There is also an obligation to repair formed when entering a lease. There is a general standard of repair which takes in to consideration the property itself, the locality, state of premises before. This is reflected in the ruling of Proudfoot v Hart 1890; it was ruled “what was acceptable in Grosvenor Square and that which would be acceptable in Spitafields”. There is usually a decorating covenant; it is where the tenant will undertake to redecorate the premises on a periodic basis. This redecoration clause will usually specify the method of decoration and the frequency.

If there is a breach in the repairing clause caused by the tenant than there are a range of remedies that the landlord can receive; forfeiture can be used if the tenant is in breach. When a landlord wishes to forfeit he must not act in a way that would indicate that the tenancy is still continuing e. g. receiving a rent payment. This remedy however is becoming increasingly scarce. Damages – damages can be recovered by a landlord however statutory restrictions often prevent landlords enforcing this.

Specific performance is a court order requiring the party in breach to do what they are contracted to do. Rainbow Estates Ltd.
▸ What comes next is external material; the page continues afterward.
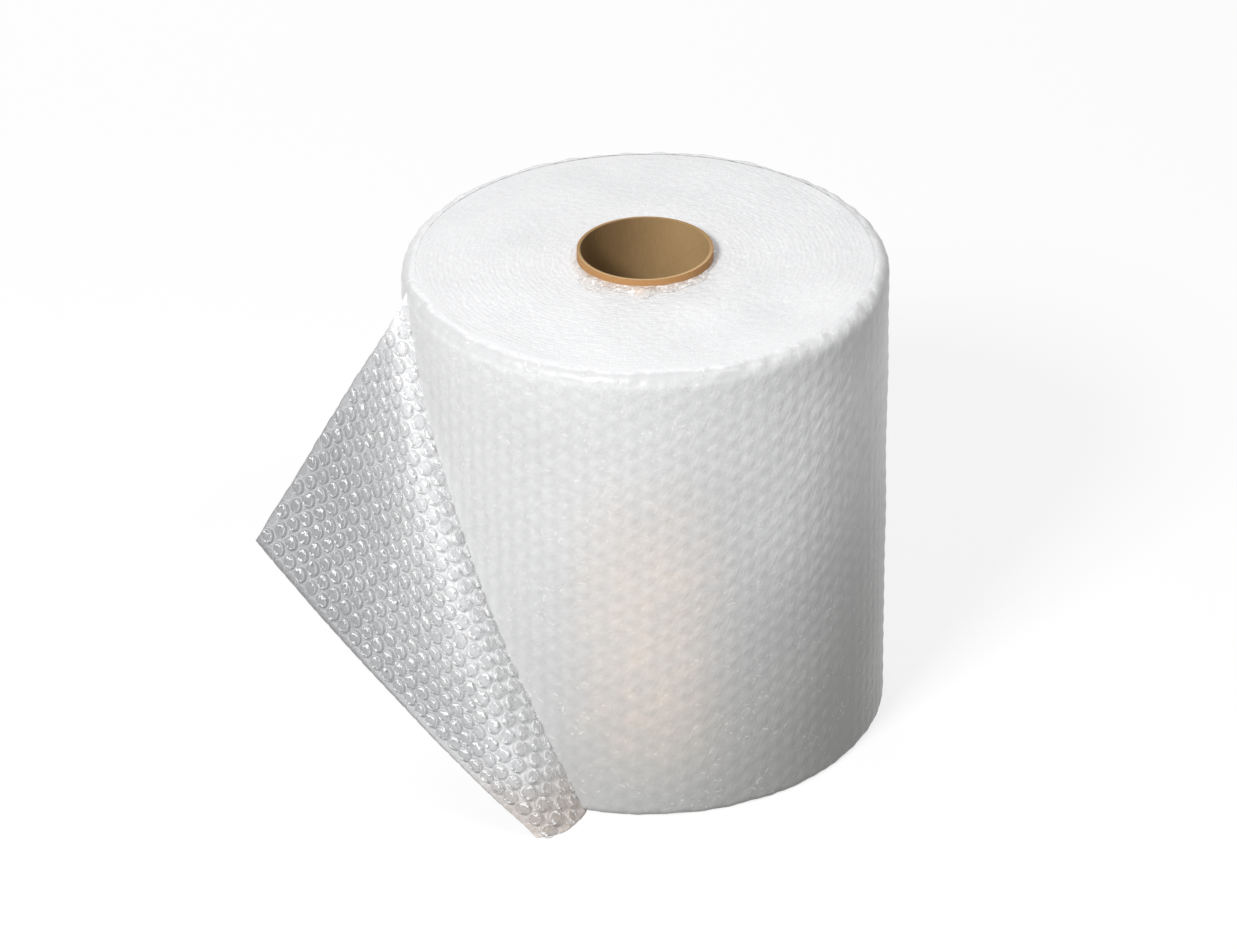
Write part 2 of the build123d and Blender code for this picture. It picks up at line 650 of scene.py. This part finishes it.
# the loose end of the web, creased off the roll and folded back
def polar(angle, out, height):
    reach = rollRadius + out
    return Vector((reach * math.cos(math.radians(angle)), reach * math.sin(math.radians(angle)), height))


footCrease, middleCrease, topCrease = web["creaseAngles"]
looseEnd = {
    # three rows that steer it, as in the frame: angle, distance out of the roll, height
    "rows": [
        [(footCrease, -0.006, 0.0), (254, 0.031, 0.0), (250, 0.031, 0.0), (248, 0.035, 0.0)],
        [(middleCrease, -0.006, webWidth / 2), (230, 0.059, webWidth / 2 + 0.007),
         (232, 0.059, webWidth / 2 - 0.013), (222, 0.055, 0.066)],
        [(topCrease, -0.006, webWidth), (202, 0.028, webWidth - 0.029), (179, 0.003, webWidth - 0.028),
         (181, 0.095, 0.111)],
    ],
    "stepsAlong": 90,
    "stepsAcross": 150,
    "pucker": 0.0006,
    "wander": 0.0016,
    "wanderSize": 0.045,
    "margin": 0.0042,        # bubbles nearer to an edge than this are left out
    "rootMargin": 0.003,     # and nearer to the root than this
    "fullFrom": 0.030,       # bubbles this far from the root are at full height
    "bubbleSides": 14,
}
steering = [[polar(*point) for point in row] for row in looseEnd["rows"]]


def blendRow(weights, points):
    total = Vector((0, 0, 0))
    for weight, point in zip(weights, points):
        total += point * weight
    return total


def sheetPoint(a, w):
    # a runs from the root to the free edge, w from the foot to the top of the web
    acrossWeights = ((1 - w) ** 2, 2 * w * (1 - w), w * w)
    alongWeights = ((1 - a) ** 3, 3 * a * (1 - a) ** 2, 3 * a * a * (1 - a), a ** 3)
    return blendRow(acrossWeights, [blendRow(alongWeights, row) for row in steering])


def sheetNormal(a, w):
    d = 0.004
    p, q = max(a - d, 0.0), min(a + d, 1.0)
    r, s = max(w - d, 0.0), min(w + d, 1.0)
    acrossWay = sheetPoint(a, s) - sheetPoint(a, r)
    alongWay = sheetPoint(q, w) - sheetPoint(p, w)
    return alongWay.cross(acrossWay).normalized()


outward = 1.0 if sheetNormal(0.9, 0.5).dot(sheetPoint(0.9, 0.5)) > 0 else -1.0


def sheetLengths(w, count=60):
    # distance along one row at even steps of a
    total, lengths = 0.0, [0.0]
    last = sheetPoint(0, w)
    for k in range(1, count + 1):
        now = sheetPoint(k / count, w)
        total += (now - last).length
        lengths.append(total)
        last = now
    return lengths


def filmPoint(a, w, lift):
    # a point that stands lift outside the film's own face
    spot = sheetPoint(a, w)
    normal = sheetNormal(a, w) * outward
    free = smoothStep(0.1, 0.5, a)
    drift = wobble(spot.x, spot.y, spot.z, looseEnd["wanderSize"]) * looseEnd["wander"] * free
    spot = spot + normal * (drift + lift - web["bubbleHeight"] / 2)
    spot.z = min(max(spot.z, web["filmThickness"]), webWidth)
    return spot


rowLengths = {}
for k in range(looseEnd["stepsAcross"] + 1):
    rowLengths[k] = sheetLengths(k / looseEnd["stepsAcross"])


def flatPlaceOf(a, w):
    lengths = rowLengths[round(w * looseEnd["stepsAcross"])]
    at = a * (len(lengths) - 1)
    k = min(int(at), len(lengths) - 2)
    gone = lengths[k] + (lengths[k + 1] - lengths[k]) * (at - k)
    return lengths[-1] - gone        # distance in from the free edge


def makeLooseFilm():
    columns, rows = looseEnd["stepsAlong"], looseEnd["stepsAcross"]

    def chart(i, j):
        return (flatPlaceOf(i / columns, j / rows), j / rows * webWidth)

    def place(i, j):
        along, across = chart(i, j)
        far = latticeDistance(along, across) / web["bubbleRadius"]
        dip = -looseEnd["pucker"] * smoothStep(0.8, 1.2, far)
        return filmPoint(i / columns, j / rows, dip)

    bm = gridPatch(columns, rows, place, chart, second=("flap", lambda i, j: (i / columns, j / rows)))
    bmesh.ops.recalc_face_normals(bm, faces=bm.faces)
    piece = finishPiece(bm, "looseFilm", filmPaint)
    thick = piece.modifiers.new("thickness", "SOLIDIFY")
    thick.thickness = web["filmThickness"]
    thick.offset = 0
    asFilm(piece)
    return piece


def blisterShape():
    # a round blister of unit radius and height: upright wall, rolled shoulder, slightly slack top
    profile = ((1.0, 0.0), (0.99, 0.35), (0.95, 0.66), (0.84, 0.90), (0.55, 1.0))
    bm = bmesh.new()
    bmesh.ops.create_circle(bm, cap_ends=True, segments=looseEnd["bubbleSides"], radius=1.0)
    face = bm.faces[:][0]
    for (wide, _), (reach, rise) in zip(profile, profile[1:]):
        bmesh.ops.inset_individual(bm, faces=[face], thickness=0.0, depth=0.0)
        for vert in face.verts:
            vert.co.x *= reach / wide
            vert.co.y *= reach / wide
            vert.co.z = rise
    middle = bmesh.ops.poke(bm, faces=[face])["verts"][0]
    middle.co.z = 0.99
    bmesh.ops.recalc_face_normals(bm, faces=bm.faces)
    mesh = bpy.data.meshes.new("blister")
    bm.to_mesh(mesh)
    bm.free()
    return mesh


def bubblePlaces():
    # where each bubble of the loose end stands: from the free edge, from the root, a and w
    steps = looseEnd["stepsAcross"]
    longest = max(lengths[-1] for lengths in rowLengths.values())
    for column in range(int(longest / columnGap) + 2):
        along = column * columnGap
        for row in range(int(webWidth / web["rowGap"]) + 2):
            across = (row + 0.5 * (column % 2)) * web["rowGap"]
            if not looseEnd["margin"] < across < webWidth - looseEnd["margin"]:
                continue
            lengths = rowLengths[round(across / webWidth * steps)]
            gone = lengths[-1] - along
            if along < looseEnd["margin"] or gone < looseEnd["rootMargin"]:
                continue
            k = 0
            while k < len(lengths) - 2 and lengths[k + 1] < gone:
                k += 1
            a = (k + (gone - lengths[k]) / (lengths[k + 1] - lengths[k])) / (len(lengths) - 1)
            yield along, gone, a, across / webWidth


def makeLooseBubbles():
    chance = random.Random(7)
    shape = blisterShape()
    corners = [vert.co.copy() for vert in shape.vertices]
    bm = bmesh.new()
    layers = [bm.loops.layers.uv.new(name) for name in ("web", "flap", "blister")]
    count = 0
    for along, gone, a, w in bubblePlaces():
        spot = filmPoint(a, w, 0.0)
        out = sheetNormal(a, w) * outward
        lean = Vector([chance.uniform(-0.08, 0.08) for _ in range(3)])
        out = (out + lean).normalized()
        acrossWay = (sheetPoint(a, min(w + 0.01, 1.0)) - sheetPoint(a, max(w - 0.01, 0.0))).normalized()
        side = (acrossWay - out * acrossWay.dot(out)).normalized()
        turn = Matrix((side, out.cross(side), out)).transposed().to_4x4()
        full = smoothStep(looseEnd["rootMargin"], looseEnd["fullFrom"], gone)
        squash = chance.uniform(0.70, 1.0) * (0.45 + 0.55 * full)
        wide = web["bubbleRadius"] * chance.uniform(0.95, 1.02)
        size = Matrix.Diagonal((wide, wide * chance.uniform(0.95, 1.0), web["bubbleHeight"] * squash, 1.0))
        first, firstFace = len(bm.verts), len(bm.faces)
        bm.from_mesh(shape)
        bm.verts.ensure_lookup_table()
        bm.faces.ensure_lookup_table()
        bm.verts.index_update()
        bmesh.ops.transform(bm, verts=bm.verts[first:], matrix=Matrix.Translation(spot) @ turn @ size)
        for vert in bm.verts[first:]:
            vert.co.z = min(max(vert.co.z, 0.0), webWidth)
        for face in bm.faces[firstFace:]:
            for loop in face.loops:
                local = corners[loop.vert.index - first]
                loop[layers[0]].uv = (along + local.y * wide, w * webWidth + local.x * wide)
                loop[layers[1]].uv = (a, w)
                loop[layers[2]].uv = (0.5 + 0.5 * local.x, 0.5 + 0.5 * local.y)
        count += 1
    bpy.data.meshes.remove(shape)
    piece = finishPiece(bm, "looseBubbles", bubblePaint)
    asFilm(piece)
    print("loose bubbles", count)
    return piece


looseFilmPiece = makeLooseFilm()
looseBubblePiece = makeLooseBubbles()
footLength = rowLengths[0][-1]
topLength = rowLengths[looseEnd["stepsAcross"]][-1]
webWidth * (footLength + topLength) / 2
print("loose end made")


# the start of the web, crinkled round the core
collar = {
    "stepsRound": 260,
    "stepsOut": 14,
    "reach": 0.0115,
    "rise": 0.0016,
    "crumple": 0.0024,
    "crumpleSize": 0.0080,
    "fineCrumple": 0.0009,
    "fineSize": 0.0030,
    "raggedSize": 0.011,
    "noiseRing": 0.05,       # radius of the ring on which its noise is read
}


def makeCollar():
    columns, rows = collar["stepsRound"], collar["stepsOut"]

    def chart(i, j):
        return (i / columns * 2 * math.pi * coreRadius, j / rows * collar["reach"])

    def place(i, j):
        turn = (i % columns) / columns * 2 * math.pi
        t = j / rows
        c, s = math.cos(turn), math.sin(turn)
        # highest in front, where the end of the web was tucked in
        front = max(0.0, -s * 0.93 + c * -0.2) ** 1.5
        x, y = c * collar["noiseRing"], s * collar["noiseRing"]
        crumple = wobble(x, y, t * 0.010, collar["crumpleSize"]) * collar["crumple"]
        crumple += wobble(x, y, t * 0.012 + 3, collar["fineSize"]) * collar["fineCrumple"]
        ragged = 0.85 + 0.7 * wobble(x, y, 7.0, collar["raggedSize"])
        radius = coreRadius + 0.0002 + t * collar["reach"] * (0.12 + 0.88 * front) * ragged
        rise = (0.0010 + collar["rise"] * front) * (1 - t) ** 1.3
        rise += crumple * (0.3 + front) * smoothStep(-0.15, 0.35, t) * (1 - t * 0.6)
        height = webWidth + 0.0004 + max(rise, -0.0006)
        return Vector((radius * c, radius * s, min(height, webWidth + 0.0062)))

    bm = gridPatch(columns, rows, place, chart, wrap=True)
    faceUp(bm)
    asFilm(finishPiece(bm, "innerEndFilm", collarPaint))


makeCollar()
print("collar made")


# the core keeps the frame's own mesh
core = frame["nodes"]["cardboard_core"]
for held in core.material_slots:
    held.material = boardPaint
if not core.material_slots:
    core.data.materials.append(boardPaint)

# floor, light and camera
studio = {
    "floorSize": 6.0,
    "floorColour": (0.25, 0.25, 0.25),
    "floorWhite": 0.80,          # how much of the floor's shade the camera doesn't see
    "worldLight": 0.27,
    "lens": 141.4,
    "distance": 2.939,
    "elevation": 30.56,
    "aim": (-0.0177, 0.0, 0.152),
    "roll": 0.9,
    # place, two sides and power of each lamp
    "lamps": {
        "keyLamp": ((-1.05, -1.87, 1.95), (0.7, 0.7), 76),
        "glintLamp": ((1.1, -0.9, 2.2), (0.16, 0.16), 8),
        "backLamp": ((-0.50, 2.81, 1.08), (1.2, 0.8), 28),
    },
}
rollMiddle = Vector((0, 0, webWidth / 2))


def makeBackdropPaint():
    # white to the camera and in gloss, but a mid grey for the light it throws back on the object
    paint = Paint("paleFloor")
    seen = paint.seenWhite()
    colour = paint.mix(seen, studio["floorColour"], (1.0, 1.0, 1.0))
    plain = paint.node("BsdfDiffuse", {}, {"Color": colour})
    white = paint.node("Emission", {}, {"Color": (1.0, 1.0, 1.0), "Strength": 1.0})
    shader = paint.node("MixShader", {}, {0: seen * studio["floorWhite"], 1: plain, 2: white})
    return paint.finish(shader)


def makeFloor():
    bm = bmesh.new()
    bmesh.ops.create_grid(bm, x_segments=1, y_segments=1, size=studio["floorSize"] / 2)
    floor = finishPiece(bm, "floor", makeBackdropPaint(), smooth=False)


def makeWorld():
    world = bpy.data.worlds.new("studioAir")
    bpy.context.scene.world = world
    paint = Paint("studioAir", world)
    light = paint.node("Background", {}, {"Color": (1.0, 1.0, 1.0), "Strength": studio["worldLight"]})
    white = paint.node("Background", {}, {"Color": (1.0, 1.0, 1.0), "Strength": 1.0})
    shader = paint.node("MixShader", {}, {0: paint.seenWhite(), 1: light, 2: white})
    paint.node("OutputWorld", {}, {"Surface": shader})


def makeLamp(name, place, size, power):
    data = bpy.data.lights.new(name, "AREA")
    data.shape = "RECTANGLE"
    data.size, data.size_y = size
    data.energy = power
    lamp = bpy.data.objects.new(name, data)
    lamp.location = place
    lamp.rotation_euler = (rollMiddle - Vector(place)).to_track_quat("-Z", "Y").to_euler()
    # the back lamp only lifts the side that the camera doesn't see
    lamp.visible_glossy = name != "backLamp"
    bpy.context.scene.collection.objects.link(lamp)


def makeCamera():
    data = bpy.data.cameras.new("camera")
    data.lens = studio["lens"]
    data.sensor_width = 36.0
    camera = bpy.data.objects.new("camera", data)
    tilt = math.radians(studio["elevation"])
    back = Vector((0, -math.cos(tilt), math.sin(tilt)))
    stand = rollMiddle + back * studio["distance"]
    aim = Vector(studio["aim"]) - stand
    camera.location = stand
    turn = aim.to_track_quat("-Z", "Y").to_matrix().to_4x4()
    turn = turn @ Matrix.Rotation(math.radians(-studio["roll"]), 4, "Z")
    camera.rotation_euler = turn.to_euler()
    bpy.context.scene.collection.objects.link(camera)
    bpy.context.scene.camera = camera


makeFloor()
makeWorld()
for name, (place, size, power) in studio["lamps"].items():
    makeLamp(name, place, size, power)
makeCamera()
bpy.context.scene.view_settings.view_transform = "Standard"
print("studio made")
V Tokenhold Ltd 1988 ruled that specific performance should be granted where the tenant had failed to comply with his repairing covenants. Carrying out the works and recovering the costs from the tenant- the landlord has a right to enter the premises in order to carry out the repairs where a tenant has failed to do so. Non-renewal of the lease (s30) can be used if the tenant has breached his repairing obligation.

The remedies for the tenant also include damages, specific performance and a form of self-help. Where the landlord has committed breach of the contract, the tenant can sue for damages where there is a measurable financial loss due to the disrepair of the premises. Set off allows the tenant to retain out of the rent a substantial amount to compensate the tenant. Specific performance is a court order requiring the landlord to carry out what they are contracted to do. Self Help –carrying out the works and recovering the costs from the landlord.